By Debra Aho Williamson

In his first day at HotWired last week, Hunter Madsen wasn't yet set up with a new phone number or e-mail address, but it didn't matter much. For this interactive thinker, the more time he can spend away from such devices, the better.

Mr. Madsen joined the trendy San Francisco-based World Wide Web content developer as VP-commercial strategy, from senior partner and director of J. Walter Thompson/interactive enterprise. His prime goal at HotWired--to find the next Web advertising vehicle beyond the banner ad--is neither easily said nor done.


"We're exploring what kind of brand value can we build if we fully integrate sponsors with site content in a way that brings such value to users that they do not have a negative reaction to the intermixture of commercial and non-commercial messages," theorizes Mr. Madsen, 40.

Translation: Involve sponsors in the content, but don't upset your users.

Ironically, HotWired and its ad director, Rick Boyce, are credited with popularizing the banner ad that, when clicked on, links a visitor to a marketer's site. But many marketers and agency executives say the static-billboard ads don't invite user interaction.

"Banners do what they do and they do it well. What they cannot do by nature is go the full extent of creating a linkage between consumer, sponsor and brand," said Mr. Madsen, who will work with Mr. Boyce and the ad sales team.


Mr. Madsen will create broad sponsorship opportunities that marry marketer and Web site for several months in an integrated package. HotWired has begun breaking off its individual programming "channels" into separate sites, with their own Web addresses. The current HotWired home page now changes daily to highlight different features.

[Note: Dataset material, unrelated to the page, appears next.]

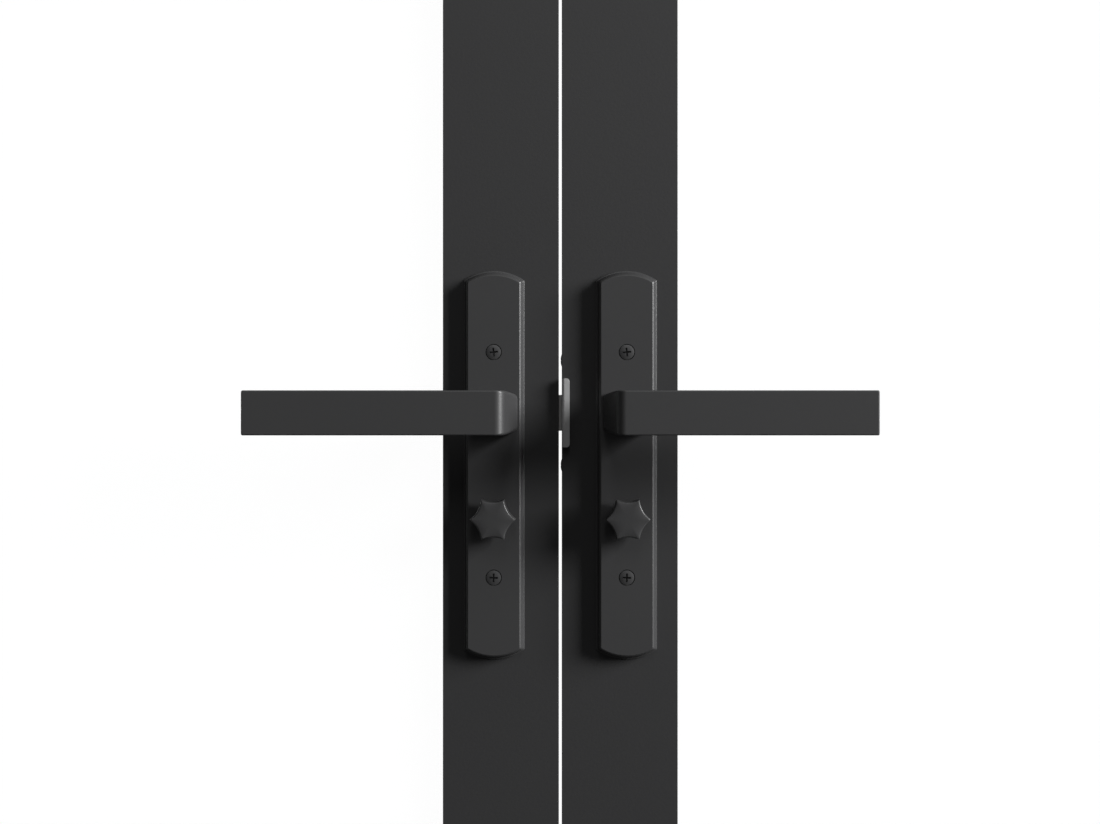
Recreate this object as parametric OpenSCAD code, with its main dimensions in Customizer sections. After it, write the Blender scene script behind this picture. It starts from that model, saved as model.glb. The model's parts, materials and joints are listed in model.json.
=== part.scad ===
// Pair of glazed aluminium french doors in their frame: narrow stiles, long handle plates with
// levers and star turns, a latch and deadbolt in the left leaf and shoot bolts in the right.
// X runs across the doors, Y from the side that they open to towards the back, Z up.
// The origin is on the floor, under the gap between the leaves and the middle of their thickness.

/* [Frame] */
// Overall width of the frame
frame_w = 1500; // [1200:10:2000]
// Overall height of the frame
frame_h = 2100; // [1700:10:2600]
// Depth of the frame, front to back
frame_d = 70; // [66:1:110]
// Face width of the jambs and the head
jamb_w = 45; // [36:1:70]
// Wall of the frame profiles
frame_wall = 2; // [1.6:0.1:3]
// How far the stop stands in from the jamb
stop_h = 14; // [10:1:20]
// Thickness of the stop, front to back
stop_t = 15; // [10:1:20]
// Height of the sill under the leaves
sill_h = 22; // [18:1:40]
// Space that the seal fills between a leaf and the stop
seal_t = 3; // [2:0.5:5]

/* [Leaves] */
// Thickness of a leaf
leaf_t = 38; // [34:1:46]
// Face width of the stiles
stile_w = 70; // [66:1:100]
// Height of the top rail
top_rail_h = 70; // [50:1:120]
// Height of the bottom rail
bottom_rail_h = 120; // [60:1:250]
// Wall of the stiles and rails
leaf_wall = 1.8; // [1.4:0.1:2.4]
// Wall of the stile at its hinge or lock edge
edge_wall = 4; // [3.5:0.1:5]
// Gap between the two leaves
meet_gap = 1.8; // [1.6:0.1:5]
// Gap between a leaf and its jamb
hinge_gap = 3; // [2.8:0.1:4]
// Gap between a leaf and the head
head_gap = 3; // [2.5:0.5:6]
// Gap between a leaf and the sill
sill_gap = 5; // [4:0.5:10]

/* [Glazing] */
// Thickness of the glass
glass_t = 6; // [4:1:10]
// Width of the glazing pocket, and of the beads that close it
bead_w = 14; // [12:1:16]
// Thickness of the stile's lip in front of the glass
lip_t = 4; // [3:0.5:5]
// Thickness of each glazing gasket
gasket_t = 3; // [2:0.5:4]
// Space between the glass edge and the bottom of its pocket
glass_space = 4; // [3:0.5:6]
// Wall of the beads
bead_wall = 1.5; // [1:0.1:2]

/* [Hinges] */
// Length of a hinge
hinge_l = 100; // [75:5:150]
// Radius of a hinge knuckle
knuckle_r = 6; // [5.5:0.5:8]
// Radius of a hinge pin
hinge_pin_r = 3; // [2.5:0.5:4]
// Thickness of a hinge leaf
hinge_t = 2; // [1.6:0.1:2.5]
// Depth of a hinge leaf, front to back
hinge_d = 30; // [24:1:32]
// Distance from the end of a leaf to the middle of its outer hinges
hinge_inset = 200; // [120:5:300]

/* [Handles] */
// Height of the lever's axis above the floor
lever_z = 1000; // [900:5:1100]
// Distance from the leaf's edge to the lever's axis
backset = 39; // [38:0.5:40]
// Distance from the lever's axis down to the star turn's
knob_drop = 63; // [60:0.5:66]
// Width of a handle plate at its foot
plate_w = 36.7; // [34:0.1:46]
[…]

In May the company began offering its HotBot search engine, and is testing a real-time chat feature,, set to be unveiled at this month's COMDEX/Spring '96 in Chicago.

Some sites have come under fire for involving sponsors too heavily in content; Mr. Madsen thinks he has a way around this. "How you select a partner is a huge deal because of the church-state issue," he said. "You don't want the visitor to . . . see the [cigarette] site brought to you by Philip Morris. It's too obvious."


Those who have worked with Mr. Madsen use terms like "visionary" a lot. He has a Ph.D in political science from Harvard University and spent three years as a faculty member there before jumping to the ad world in 1986 because, as he puts it, "my field was intellectually bankrupt."

A 10-year JWT veteran working in account management for clients like Sprint and Ortho Lawn & Garden, he spent the past three years racing to build the interactive unit.

The logical question--will banner ads on HotWired go away?--has an easy answer in his mind. No. "They have their function," Mr. Madsen said. "All we're asking is what else can they do?"